Oatley's works included the design of several mental hospitals throughout the country, including Winwick Asylum in Lancashire, the City of Cardiff Asylum at Whitchurch, Barrow Mental Hospital at Barrow Gurney, and extensions to the Beaufort War Hospital at Stapleton. He also designed the Bristol Homeopathic Hospital in 1908, (now the University of Bristol's Student Health Centre) and worked on improvements to the Bristol Royal Infirmary.

==Church buildings==
Oatley's keen Christian faith is reflected in the large amount of work he did for local churches. He designed the mission hall of St Anne's in Greenbank (1900–01), Bristol Baptist College (1913–1915), St Davids Welsh Anglican Church 1896 Feeder Road (demolished 1923) due to poor foundations. Oatley also designed New Buckingham Baptist in 1903 demolished for student accommodation c2002. St Edyth's in Sea Mills (1926–28) and Sea Mills Methodist Church (1931). Other projects included work on St. Mary Redcliffe church and the New Room, John Wesley's original Methodist chapel.
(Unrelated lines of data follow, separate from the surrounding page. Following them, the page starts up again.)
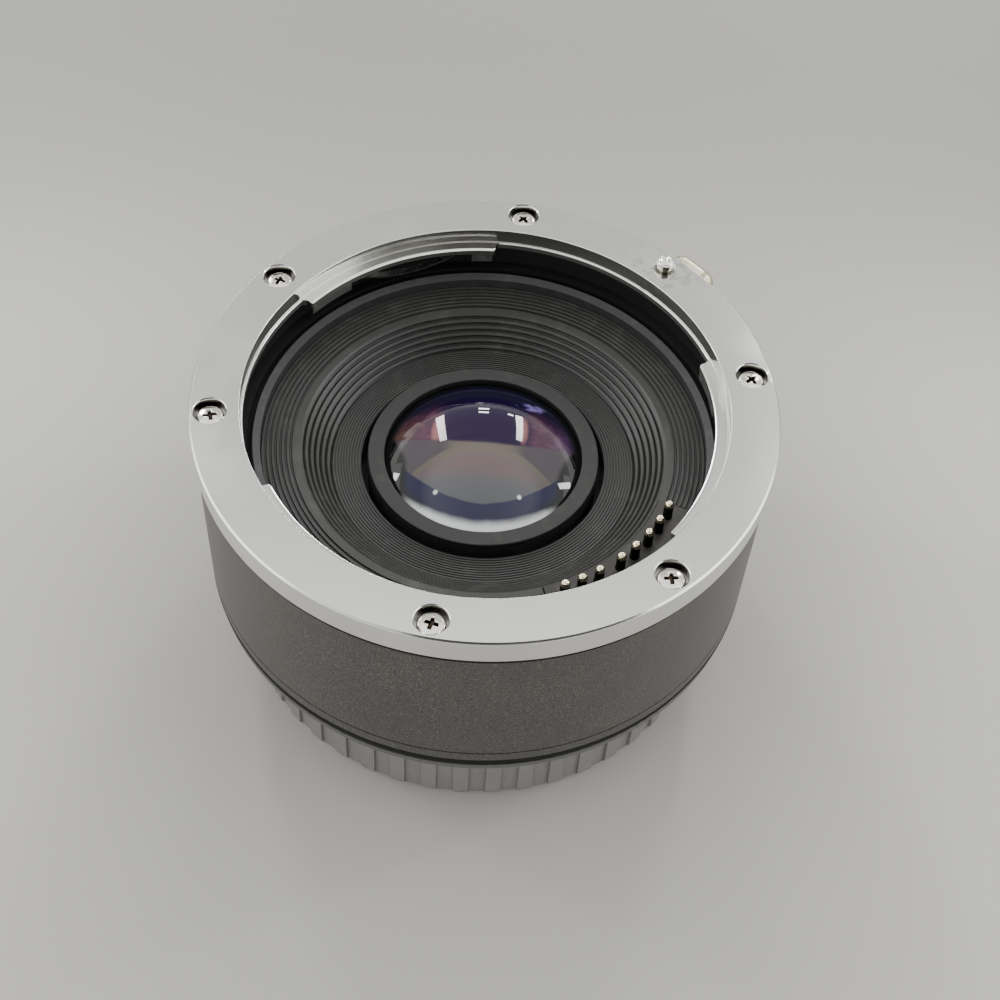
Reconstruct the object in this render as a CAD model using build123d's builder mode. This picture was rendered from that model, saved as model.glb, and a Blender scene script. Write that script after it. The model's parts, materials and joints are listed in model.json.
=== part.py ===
from build123d import *

import math
import os

os.makedirs("parts", exist_ok=True)

# A bayonet teleconverter standing on its rear cap. The lens axis is Z, the cap's underside is Z = 0,
# and the lens side faces up. Angles are counted about Z from +X, as seen from the lens side.
# Lengths are in millimetres, angles in degrees.

# Heights of the stack, from the table up
cap_height = 12.5
cap_running_gap = 0.3
rear_flange_proud = 0.3
rear_flange_thickness = 2.0
body_length = 24.2
shim_thickness = 0.15
front_ring_thickness = 3.2
rear_ring_height = 2.05
body_groove = 0.2

# The body, measured out from the throat
ring_width = 5.5
ring_overhang = 0.3
barrel_wall = 0.6
rear_flange_inset = 1.2
shim_inset = 0.3

# Clearances, how far a cut runs past the face that it opens, and one whole turn
cut_over = 1.0
full_turn = 360
fixed_gap = 0.05
thread_gap = 0.02
running_gap = 0.05
slide_gap = 0.1
bayonet_gap = 0.15
loose_gap = 0.3

# The bayonet that both ends share
throat_r = 27.0
throat_bevel = 0.1
rim_bevel = 0.2
recess_width = 1.0
neck_step = 0.2
neck_bevel = 0.12
trough_depth = 6.05
lens_tab_proud = 1.4
lens_tab_depth = 1.9
lens_tab_thickness = 0.8
lens_tab_corner = 0.3
lens_tab_root = 0.8
lens_tab_bevel_width = 0.4
lens_tab_bevel_height = 0.2
lens_tab_spans = [(91.0, 145.8), (-37.2, 20.6), (-150.0, -93.5)]
lip_set_back = 0.1
lip_width = 0.9
lip_depth = 4.0
lip_end_gaps = (0.6, 0.4)
lip_sweeps = (5.7, 13.6)
lock_turn = 60.0
male_tube_inset = 1.8
male_tube_wall = 1.4
male_tube_length = 6.3
male_tab_thickness = 1.3
male_tab_margin = 4.0

# Screws of the lens-side ring
front_screw_inset = 2.3
front_screw_angles = [84.9, 146.7, -170.7, -96.9, -47.8, 11.6]
front_screw_head_r = 1.5
front_screw_head_height = 0.9
front_screw_turns = [41.0, 73.0, 17.5, 75.0, 6.5, 41.0]
screw_head_round = 0.4
front_screw_shank_r = 0.8
front_screw_length = 4.6
counterbore_r = 1.8
counterbore_depth = 1.5
cross_share = 0.62
cross_width_share = 0.28
cross_depth_share = 0.7

# Lock pin, its carrier and the knob outside the barrel
lock_pin_inset = 2.5
lock_pin_angle = 48.7
lock_pin_r = 0.95
lock_pin_proud = 1.4
lock_pin_round = 0.45
lock_pin_foot_r = 1.2
lock_pin_foot_height = 0.5
lock_pin_mouth_r = 1.22
lock_pin_mouth_depth = 0.35
lock_travel = 1.8
carrier_span = (38.0, 54.0)
carrier_set_back = 0.25
carrier_thickness = 1.6
pocket_margin = 1.5
lock_spring_coil_r = 0.75
lock_spring_wire_r = 0.16
lock_spring_turn_count = 4
lock_spring_room = 3.8
lock_spring_peg_r = 0.45
lock_spring_peg_height = 1.2
knob_angle = 46.2
knob_width = 6.2
knob_height = 5.6
knob_top_depth = 0.9
knob_reach = 2.3
knob_corner = 1.6
knob_edge = 1.2
stem_width = 2.2
stem_height = 1.4
knob_screw_r = 0.5
knob_screw_head_r = 1.0
knob_screw_head_height = 0.6
knob_screw_length = 3.2

# Leaf springs under the tabs, between their lips
leaf_width = 0.8
leaf_thickness = 0.25
leaf_half_sweep = 12.5
leaf_foot_sweep = 3.4
leaf_drop = 1.7
leaf_off_centre = -3.5
leaf_screw_r = 0.25
leaf_screw_grip = 0.6
leaf_screw_head_r = 0.4
leaf_screw_head_height = 0.25

# Sloping ledge of the chassis, the groove behind it and the seat of the baffle
ledge_set_back = 0.95
ledge_width = 0.8
ledge_high_depth = 6.2
ledge_low_depth = 6.6
ledge_groove_width = 0.7
ledge_groove_depth = 6.9
baffle_seat_depth = 8.9
baffle_seat_width = 1.4
chassis_wall = 1.2
web_depth = 16.7
web_thickness = 1.6
web_bore_gap = 0.1
top_ring_depth = 10.4
rear_boss_r = 1.9

# Grooved baffle
baffle_thickness = 1.2
fine_top_depth = 7.7
fine_width = 3.4
fine_end_depth = 7.8
fine_groove_count = 6
fine_groove_depth = 0.22
band_width = 0.9
band_depth = 7.9
cone_width = 3.6
cone_groove_count = 6
cone_groove_depth = 0.4
floor_depth = 10.9
floor_bore_gap = 0.75
floor_groove_count = 10
floor_groove_depth = 0.12

# One groove: shares of its pitch along the face, each with a share of its depth
groove_profile = ((0.0, 0.0), (0.45, 0.0), (0.6, 1.0), (0.85, 1.0))

# Contacts
contact_inset = 4.4
contact_angles = [-64.4, -59.2, -53.6, -46.0, -40.3, -34.4, -28.7, -22.8]
contact_tip_depth = 5.25
contact_pin_r = 0.525
contact_collar_r = 0.78
contact_collar_height = 0.6
contact_tail_r = 0.28
contact_tail_length = 1.4
contact_spring_coil_r = 0.55
contact_spring_wire_r = 0.12
contact_spring_turn_count = 5
contact_guide_height = 1.2
block_span = (-69.0, -18.4)
block_window_margin = 0.3
block_inset = 1.6
block_top_depth = 7.75
block_ear_sweep = 5.0
block_ear_height = 2.5
block_screw_inset = 2.4
block_screw_r = 0.45
block_screw_head_r = 0.9
block_screw_head_height = 0.7
block_screw_length = 2.8
flex_inset = 0.4
flex_thickness = 0.15
flex_span = (-52.0, -36.0)
flex_slot_margin = 1.0

# Circuit board
board_bore_gap = 0.7
board_edge_gap = 0.4
standoff_height = 2.0
board_thickness = 0.8
board_screw_angles = [75.0, 165.0, 255.0]
board_screw_r = 0.6
board_screw_head_r = 1.1
board_screw_head_height = 0.6
board_screw_length = 2.4
standoff_r = 1.5
chip_angles = [20.0, 50.0, 105.0, 135.0, 195.0, 225.0]
chip_length = 4.0
chip_width = 3.0
chip_height = 1.0

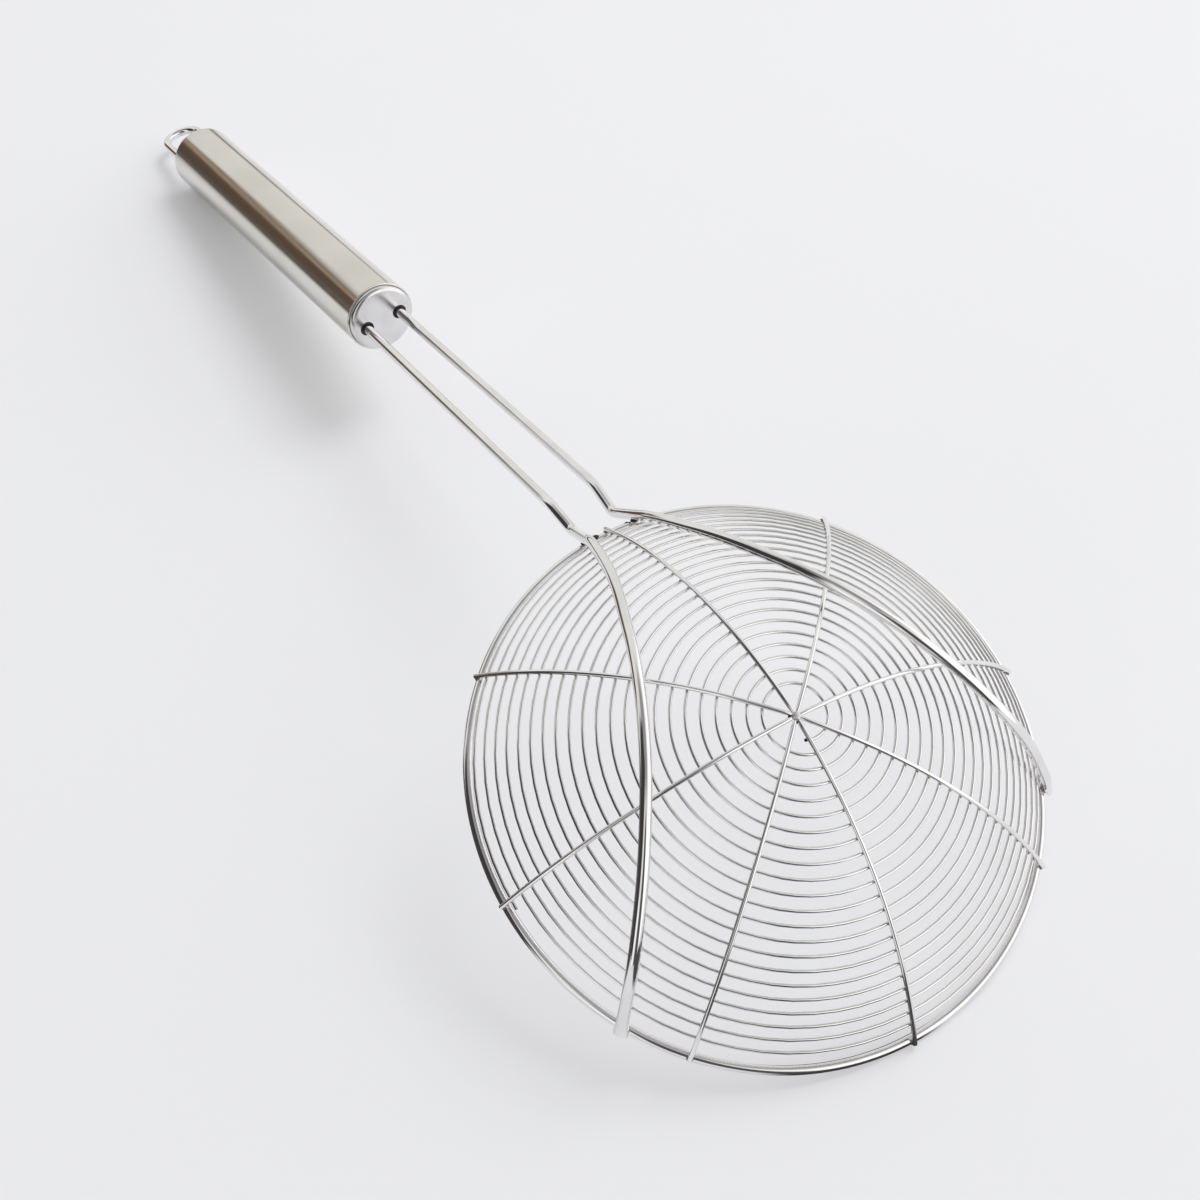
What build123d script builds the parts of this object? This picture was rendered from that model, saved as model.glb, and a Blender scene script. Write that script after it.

Oatley was also involved in raising financial support for various Christian causes.

==Other work==
Local Bristol firms also benefited from Oatley's designing talents, such as the J. S. Fry & Sons chocolate company, for whom he designed several factories, and the Bristol Wagon Works.

In 1927 he was commissioned by Clifton High School to design a new wing to commemorate 50 years of the school

Oatley had worked on his own throughout his most prolific period, only joined by his brother-in-law George C. Lawrence in 1926. Ralph H. Brentnall joined the company in 1947, but it was only three years later that Oatley died in 1950. He had been based at 12 Great George Street, Bristol for the majority of his career.

Oatley lived at an arts and crafts house, Barton Rocks, in Somerset, which he had built early in the 20th century. The house remained in his family until 1976.